By Ann Cowan
There comes a time when one must stand up for justice. There comes a time when one must make a statement, make people open their eyes to what is happening right in front of them. These times have come often throughout history.
It happened with the civil rights movement, when Martin Luther King Jr. held peaceful protests against the mistreatment of African Americans. It happened with the women's rights movement when woman like Susan B. Anthony dared to demand the right to vote.
It happened last week when 300 white crosses were placed in the ground out of respect for the 49 million children who have died in America due to a decision made on Jan. 22, 1973.
You are probably shocked. You have not read about the deaths in the newspaper or heard it on the evening news. That's because the 49 million that have died are not granted the status of human beings.
Just as, at some point in history African Americans and women were not seen as human beings, today the unborn are banned from receiving a human identity.
However, the unborn are living human beings because, according to science, a unique human life is formed at conception that not only has its own set of forty-six chromosomes, but is growing!
According to Dr. and Mrs. J.C. Willke, the heart of the unborn begins to beat at about eighteen days and they can move during the sixth to seventh week (AbortionFacts.com).
Unfortunately, just as Caucasians claimed their rights over African Americans and men claimed their rights over women, today Americans claim that we have the right to kill the unborn. This is a tragedy.
The little white crosses not only remember the lives lost to abortion but also the men and women hurt by abortion.
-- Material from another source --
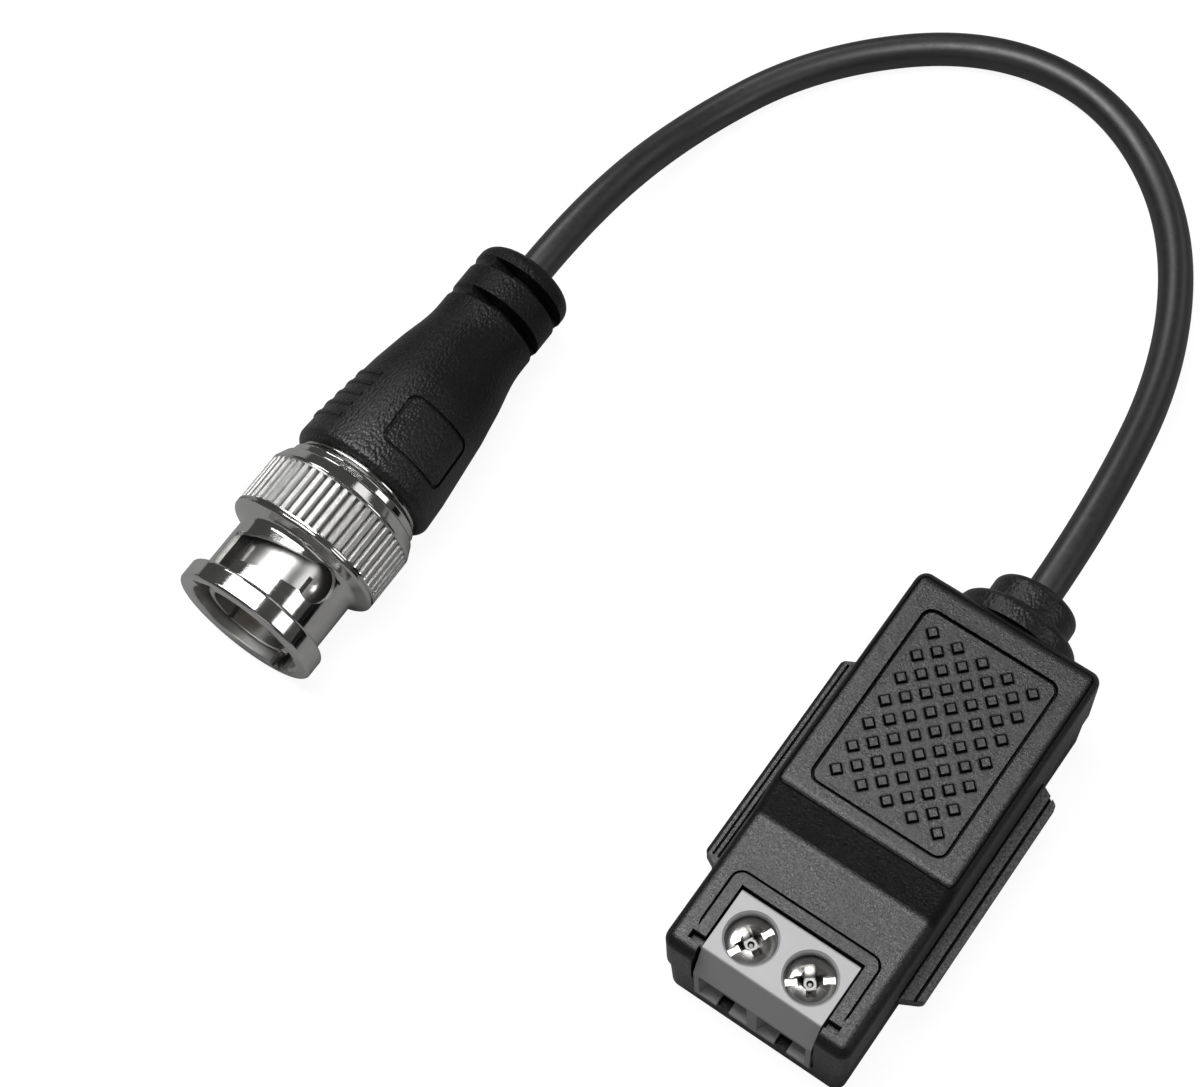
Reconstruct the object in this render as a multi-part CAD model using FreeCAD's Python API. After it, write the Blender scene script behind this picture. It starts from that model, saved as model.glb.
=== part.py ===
"""Passive video balun for security cameras.

A flat plastic housing with a two-pole screw terminal at its front end, and a
short coax lead from its rear wall to a bayonet plug.

Millimetres, +Z up. The housing lies along Y: its terminal end faces -Y and
its lead leaves towards +Y. The origin is at the middle of the housing's
underside, gland included, and "t" is the distance back from its front face.
"""
import FreeCAD
import Part
import math
import os

V = FreeCAD.Vector

# Housing
HOUSING_WIDTH = 15.8
HOUSING_LENGTH = 34.7
HOUSING_HEIGHT = 12.8
PARTING_HEIGHT = 6.0
WALL = 1.2
EDGE_RADIUS = 0.9
REAR_TOP_RADIUS = 1.25
DECK_DROP = 1.4
DECK_FRONT_RADIUS = 1.0
DECK_LENGTH = 11.67
RAMP_LENGTH = 2.93
RAMP_ROUND = 1.2

# Base shell
BASE_INSET = 0.15
BASE_TAPER = 0.1
BASE_BOTTOM_RADIUS = 0.6
BASE_FLOOR = 1.2
LIP_THICKNESS = 0.5
LIP_HEIGHT = 0.8
LIP_CLEARANCE = 0.08

# Studded panel on the cover
PANEL_START = 15.57
PANEL_LENGTH = 16.5
PANEL_WIDTH = 11.72
PANEL_CORNER = 1.0
PANEL_RECESS = 0.1
PANEL_GROOVE_WIDTH = 0.28
PANEL_GROOVE_DEPTH = 0.35
STUD_PITCH = 1.082
STUD_ROWS = 13
STUD_BASE = 0.92
STUD_TOP = 0.58
STUD_HEIGHT = 0.22

# Terminal window
WINDOW_GAP = 0.2
LEDGE_WIDTH = 0.87
LEDGE_GROOVE = 0.2
LEDGE_GROOVE_DEPTH = 0.3
LEDGE_ARM_FRONT = 1.9
NOTCH_LENGTH = 0.72
NOTCH_DEPTH = 1.0

# Side rails, by which baluns hook together
RAIL_REACH = 1.7
RAIL_START = 7.3
RAIL_END = 27.3
RAIL_END_SLANT = 0.9
HOOK_BOTTOM = 6.2
HOOK_THICKNESS = 1.8
HOOK_LIP_THICKNESS = 0.16
HOOK_LIP_DEPTH = 0.4
HOOK_LIP_INSET = 0.79
BASE_RAIL_THICKNESS = 1.6
RAIL_GROOVE_WIDTH = 0.25
RAIL_GROOVE_DEPTH = 0.55
STACK_GAP = 0.23
RIDGE_GROOVE = 0.2

# Terminal block
POLE_PITCH = 5.08
BLOCK_LENGTH = 6.37
BLOCK_TOP = 11.25
BLOCK_BROW_HEIGHT = 7.97
BLOCK_BROW_SETBACK = 1.13
BLOCK_STEP = 1.9
BLOCK_STEP_HEIGHT = 0.3
BLOCK_EDGE_RADIUS = 0.2
ENTRY_WIDTH = 4.2
ENTRY_BOTTOM = 3.4
ENTRY_TOP = 7.66
ENTRY_DEPTH = 1.4
ENTRY_NARROWING = 0.4
ENTRY_SLOT_WIDTH = 1.1
ENTRY_SLOT_LENGTH = 1.0

# Terminal screws
SCREW_T = 3.65
SCREW_HOLE_RADIUS = 1.95
SCREW_HOLE_LIP = 0.15
SCREW_HEAD_RADIUS = 1.82
SCREW_HEAD_THICKNESS = 1.0
SCREW_HEAD_CROWN = 0.4
SCREW_HEAD_DEPTH = 0.5
SCREW_SHAFT_RADIUS = 1.45
SCREW_THREAD_PITCH = 0.5
SCREW_TIP_GAP = 0.2
SLOT_WIDTH = 0.56
SLOT_DEPTH = 0.5
CROSS_WIDTH = 0.75
CROSS_LENGTH = 2.7
CROSS_FOOT_LENGTH = 0.9
CROSS_DEPTH = 1.1
CROSS_CORE_RADIUS = 0.8
CROSS_CORE_TIP = 0.15
CROSS_CORE_DEPTH = 1.35
SLOT_ANGLE_LEFT = 62.0
SLOT_ANGLE_RIGHT = 37.0
RUNNING_CLEARANCE = 0.05
SHELF_THICKNESS = 0.4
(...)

Many men and women have bought into the lie about the inhumanity of their unborn child. Many men and women were pressured by family, friends and society. Many men and women felt as though they had no way out of their situations except through abortion.
Many men and women regret having abortions.
For those men and women, the crosses were up out of acknowledgement and respect of their heartache.
Ultimately, the 300 little white crosses memorialize one fateful day in history, Roe v. Wade, the beginning of the holocaust of millions of unborn children and the heart ache of many men and women.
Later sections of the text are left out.